__Written exercise__.
Quote all of the entries word for word.

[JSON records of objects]
** START **

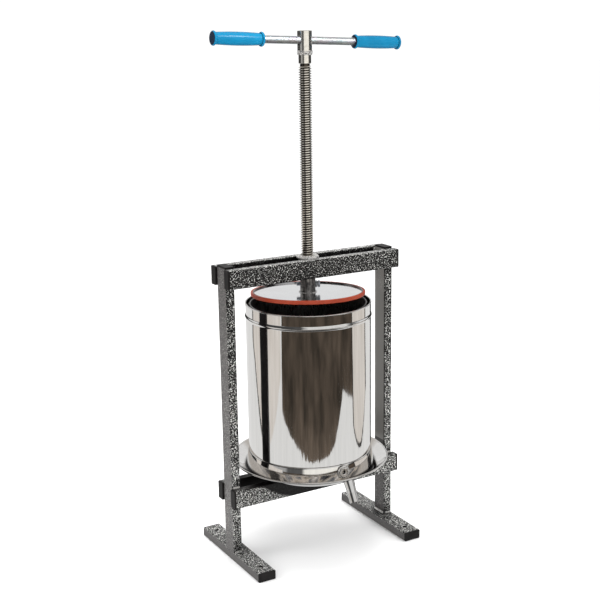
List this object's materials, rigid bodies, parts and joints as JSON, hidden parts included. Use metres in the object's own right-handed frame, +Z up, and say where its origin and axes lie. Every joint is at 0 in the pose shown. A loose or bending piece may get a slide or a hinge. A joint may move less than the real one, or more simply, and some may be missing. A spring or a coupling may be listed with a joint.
{
  "type": "basket wine press",
  "caption": "Free-standing screw press: welded tube frame, perforated basket in a plain steel casing on a drip tray with spout, press plate hung on a screw with a sliding bar handle.",
  "frame": {"origin": "on the floor plane, at the centre of the four floor-bolt holes, straight below the screw's axis", "axes": "+X along the cross beams to the right seen from the spout side, -Y towards the spout (front), +Z up along the screw's axis"},
  "size_m": [0.4426, 0.3661, 1.1252],
  "materials": {
    "hammer_paint": "hammered dark grey enamel with a fine silver and black speckle",
    "black_plastic": "satin moulded end caps",
    "weld_metal": "rippled weld beads under thin silver paint",
    "polished_steel": "mirror polished stainless sheet",
    "inner_steel": "satin stainless sheet of the basket",
    "screw_steel": "bright nickel-plated screw",
    "zinc": "zinc-plated bar, bolt and nut",
    "dark_steel": "bare dark steel sleeve",
    "silicone": "orange-red silicone",
    "blue_grip": "soft blue moulded grips"
  },
  "bodies": {
    "frame": {"left_foot": "hammer_paint", "right_foot": "hammer_paint", "left_upright": "hammer_paint", "right_upright": "hammer_paint", "front_top_beam": "hammer_paint", "rear_top_beam": "hammer_paint", "front_lower_beam": "hammer_paint", "rear_lower_beam": "hammer_paint", "foot_end_caps": "black_plastic", "upright_top_caps": "black_plastic", "top_beam_end_caps": "black_plastic", "lower_beam_end_caps": "black_plastic", "frame_weld_beads": "weld_metal", "screw_nut": "dark_steel", "nut_weld_beads": "weld_metal", "drip_tray": "polished_steel", "tray_spout": "polished_steel", "basket_stand": "polished_steel", "stand_outlet": "polished_steel"},
    "basket": {"basket_shell": "inner_steel", "basket_floor": "inner_steel"},
    "casing": {"casing_shell": "polished_steel"},
    "piston": {"piston_plate": "polished_steel", "piston_seal": "silicone", "piston_hub": "dark_steel", "piston_hub_weld": "weld_metal", "thrust_washer": "dark_steel", "retaining_bolt": "zinc", "lock_nut": "zinc"},
    "screw": {"screw_spindle": "screw_steel", "handle_hub": "screw_steel", "hub_weld_bead": "screw_steel"},
    "handle": {"handle_bar": "zinc", "left_grip": "blue_grip", "right_grip": "blue_grip"}
  },
  "joints": [
    {"name": "press_travel", "type": "slide", "parent": "frame", "child": "piston", "axis": [0, 0, 1], "range_m": [-0.276, 0.001]},
    {"name": "screw_turn", "type": "hinge", "parent": "piston", "child": "screw", "pos_m": [0, 0, 0.59], "axis": [0, 0, 1], "range_deg": [-19800, 0]},
    {"name": "handle_slide", "type": "slide", "parent": "screw", "child": "handle", "axis": [0.9992, 0, -0.0391], "range_m": [-0.103, 0.081]},
    {"name": "basket_lift", "type": "slide", "parent": "frame", "child": "basket", "axis": [0, 0, 1], "range_m": [0, 0.052]},
    {"name": "casing_lift", "type": "slide", "parent": "frame", "child": "casing", "axis": [0, 0, 1], "range_m": [0, 0.052]}
  ],
  "couplings": [
    {"joint": "press_travel", "follows": "screw_turn", "m_per_rad": 0.00079577}
  ]
}
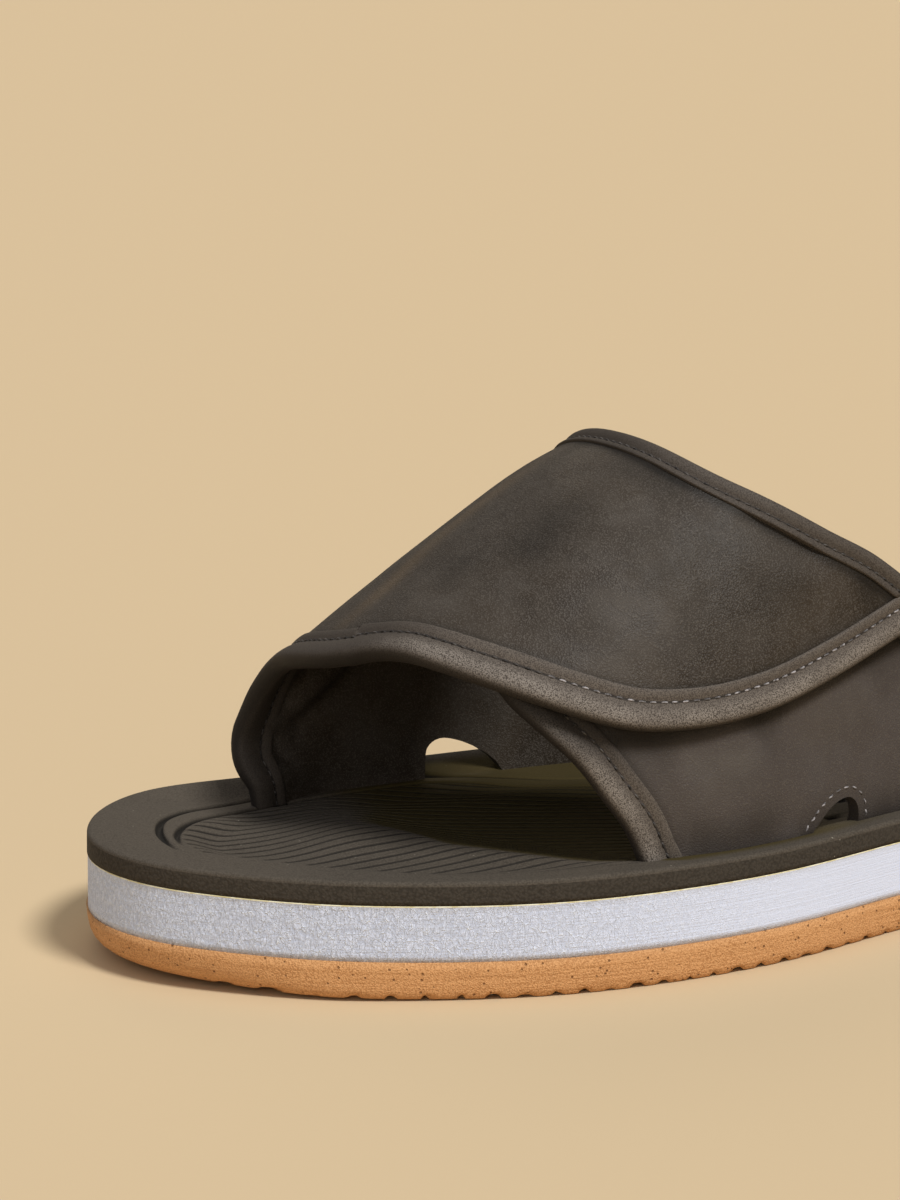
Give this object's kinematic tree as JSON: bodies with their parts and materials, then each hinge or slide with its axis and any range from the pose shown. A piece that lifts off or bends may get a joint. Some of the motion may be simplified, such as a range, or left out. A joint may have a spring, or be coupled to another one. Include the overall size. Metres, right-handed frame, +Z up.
{
  "type": "slip-on sandal",
  "caption": "Left slip-on sandal: a wide leather strap arches over the instep, its flap overlapping on the outer side, on a contoured footbed and a layered foam sole with cut tread.",
  "frame": {"origin": "on the floor, under the middle of the bounding box", "axes": "+X towards the outer side of the left foot, -Y towards the toe, +Z up"},
  "size_m": [0.1094, 0.287, 0.1031],
  "materials": {
    "gum_foam": "matte, fine grained foam rubber",
    "white_foam": "matte, finely wrinkled foam",
    "grey_foam": "matte moulded foam",
    "waxed_nubuck": "waxed nubuck, softly mottled, low sheen",
    "nubuck_tape": "grainy nubuck tape, matte"
  },
  "bodies": {
    "root": {"outsole": "gum_foam", "midsole": "white_foam", "footbed": "grey_foam", "medial_strap": "waxed_nubuck", "lateral_strap": "waxed_nubuck", "medial_front_binding": "nubuck_tape", "medial_back_binding": "nubuck_tape", "lateral_front_binding": "nubuck_tape", "lateral_back_binding": "nubuck_tape"}
  },
  "joints": []
}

** END **

__The output__.
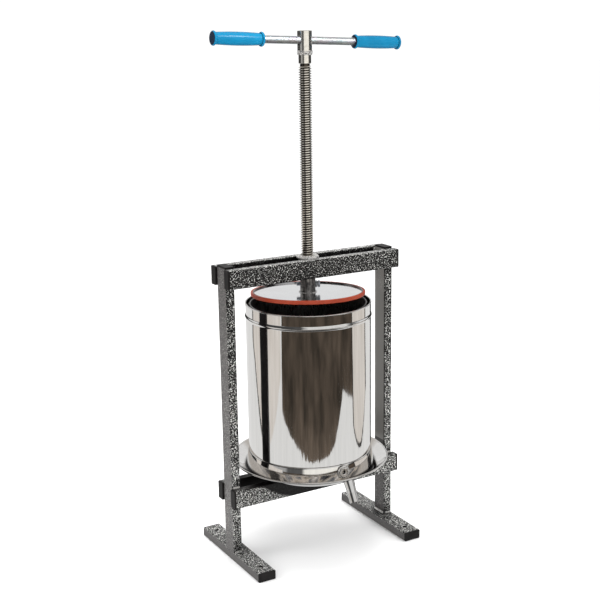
List this object's materials, rigid bodies, parts and joints as JSON, hidden parts included. Use metres in the object's own right-handed frame, +Z up, and say where its origin and axes lie. Every joint is at 0 in the pose shown. A loose or bending piece may get a slide or a hinge. A joint may move less than the real one, or more simply, and some may be missing. A spring or a coupling may be listed with a joint.
{
  "type": "basket wine press",
  "caption": "Free-standing screw press: welded tube frame, perforated basket in a plain steel casing on a drip tray with spout, press plate hung on a screw with a sliding bar handle.",
  "frame": {"origin": "on the floor plane, at the centre of the four floor-bolt holes, straight below the screw's axis", "axes": "+X along the cross beams to the right seen from the spout side, -Y towards the spout (front), +Z up along the screw's axis"},
  "size_m": [0.4426, 0.3661, 1.1252],
  "materials": {
    "hammer_paint": "hammered dark grey enamel with a fine silver and black speckle",
    "black_plastic": "satin moulded end caps",
    "weld_metal": "rippled weld beads under thin silver paint",
    "polished_steel": "mirror polished stainless sheet",
    "inner_steel": "satin stainless sheet of the basket",
    "screw_steel": "bright nickel-plated screw",
    "zinc": "zinc-plated bar, bolt and nut",
    "dark_steel": "bare dark steel sleeve",
    "silicone": "orange-red silicone",
    "blue_grip": "soft blue moulded grips"
  },
  "bodies": {
    "frame": {"left_foot": "hammer_paint", "right_foot": "hammer_paint", "left_upright": "hammer_paint", "right_upright": "hammer_paint", "front_top_beam": "hammer_paint", "rear_top_beam": "hammer_paint", "front_lower_beam": "hammer_paint", "rear_lower_beam": "hammer_paint", "foot_end_caps": "black_plastic", "upright_top_caps": "black_plastic", "top_beam_end_caps": "black_plastic", "lower_beam_end_caps": "black_plastic", "frame_weld_beads": "weld_metal", "screw_nut": "dark_steel", "nut_weld_beads": "weld_metal", "drip_tray": "polished_steel", "tray_spout": "polished_steel", "basket_stand": "polished_steel", "stand_outlet": "polished_steel"},
    "basket": {"basket_shell": "inner_steel", "basket_floor": "inner_steel"},
    "casing": {"casing_shell": "polished_steel"},
    "piston": {"piston_plate": "polished_steel", "piston_seal": "silicone", "piston_hub": "dark_steel", "piston_hub_weld": "weld_metal", "thrust_washer": "dark_steel", "retaining_bolt": "zinc", "lock_nut": "zinc"},
    "screw": {"screw_spindle": "screw_steel", "handle_hub": "screw_steel", "hub_weld_bead": "screw_steel"},
    "handle": {"handle_bar": "zinc", "left_grip": "blue_grip", "right_grip": "blue_grip"}
  },
  "joints": [
    {"name": "press_travel", "type": "slide", "parent": "frame", "child": "piston", "axis": [0, 0, 1], "range_m": [-0.276, 0.001]},
    {"name": "screw_turn", "type": "hinge", "parent": "piston", "child": "screw", "pos_m": [0, 0, 0.59], "axis": [0, 0, 1], "range_deg": [-19800, 0]},
    {"name": "handle_slide", "type": "slide", "parent": "screw", "child": "handle", "axis": [0.9992, 0, -0.0391], "range_m": [-0.103, 0.081]},
    {"name": "basket_lift", "type": "slide", "parent": "frame", "child": "basket", "axis": [0, 0, 1], "range_m": [0, 0.052]},
    {"name": "casing_lift", "type": "slide", "parent": "frame", "child": "casing", "axis": [0, 0, 1], "range_m": [0, 0.052]}
  ],
  "couplings": [
    {"joint": "press_travel", "follows": "screw_turn", "m_per_rad": 0.00079577}
  ]
}
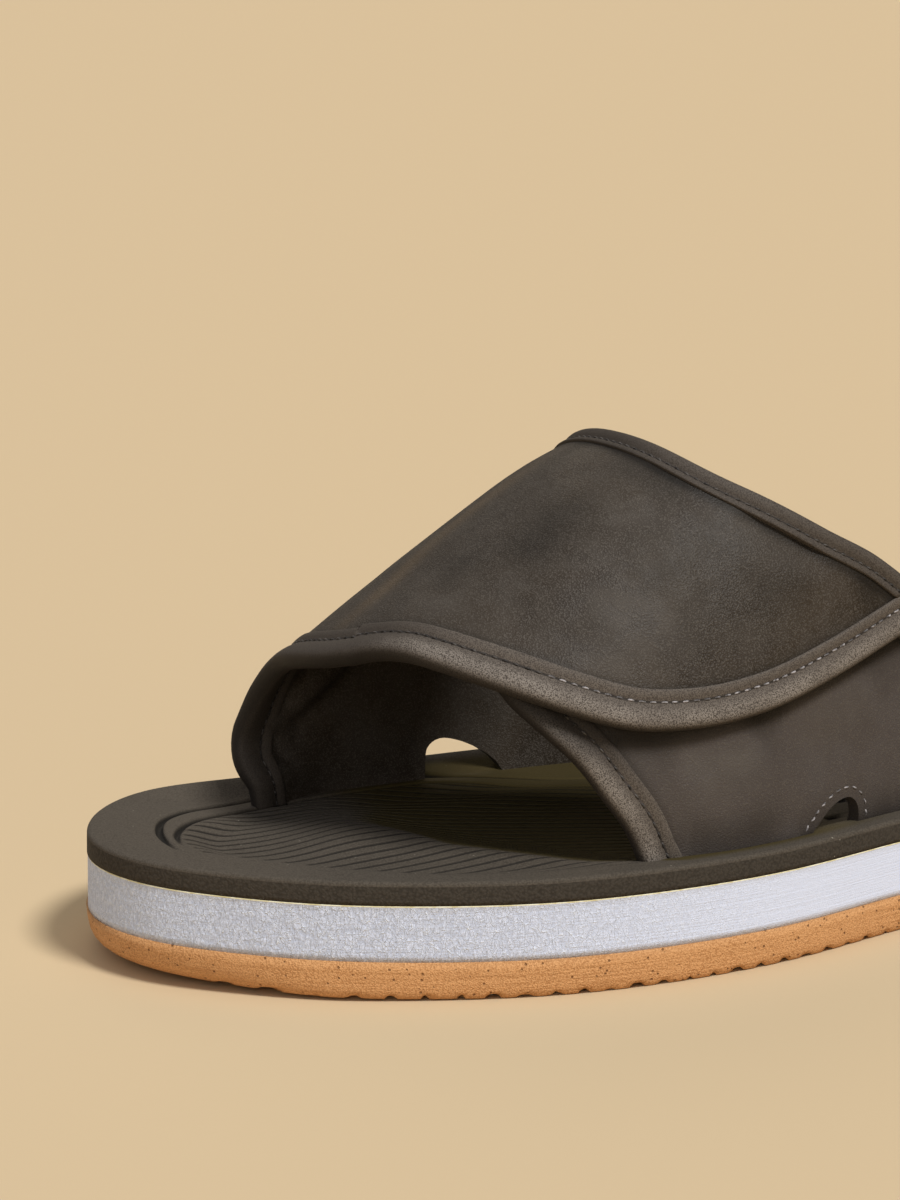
Give this object's kinematic tree as JSON: bodies with their parts and materials, then each hinge or slide with its axis and any range from the pose shown. A piece that lifts off or bends may get a joint. Some of the motion may be simplified, such as a range, or left out. A joint may have a spring, or be coupled to another one. Include the overall size. Metres, right-handed frame, +Z up.
{
  "type": "slip-on sandal",
  "caption": "Left slip-on sandal: a wide leather strap arches over the instep, its flap overlapping on the outer side, on a contoured footbed and a layered foam sole with cut tread.",
  "frame": {"origin": "on the floor, under the middle of the bounding box", "axes": "+X towards the outer side of the left foot, -Y towards the toe, +Z up"},
  "size_m": [0.1094, 0.287, 0.1031],
  "materials": {
    "gum_foam": "matte, fine grained foam rubber",
    "white_foam": "matte, finely wrinkled foam",
    "grey_foam": "matte moulded foam",
    "waxed_nubuck": "waxed nubuck, softly mottled, low sheen",
    "nubuck_tape": "grainy nubuck tape, matte"
  },
  "bodies": {
    "root": {"outsole": "gum_foam", "midsole": "white_foam", "footbed": "grey_foam", "medial_strap": "waxed_nubuck", "lateral_strap": "waxed_nubuck", "medial_front_binding": "nubuck_tape", "medial_back_binding": "nubuck_tape", "lateral_front_binding": "nubuck_tape", "lateral_back_binding": "nubuck_tape"}
  },
  "joints": []
}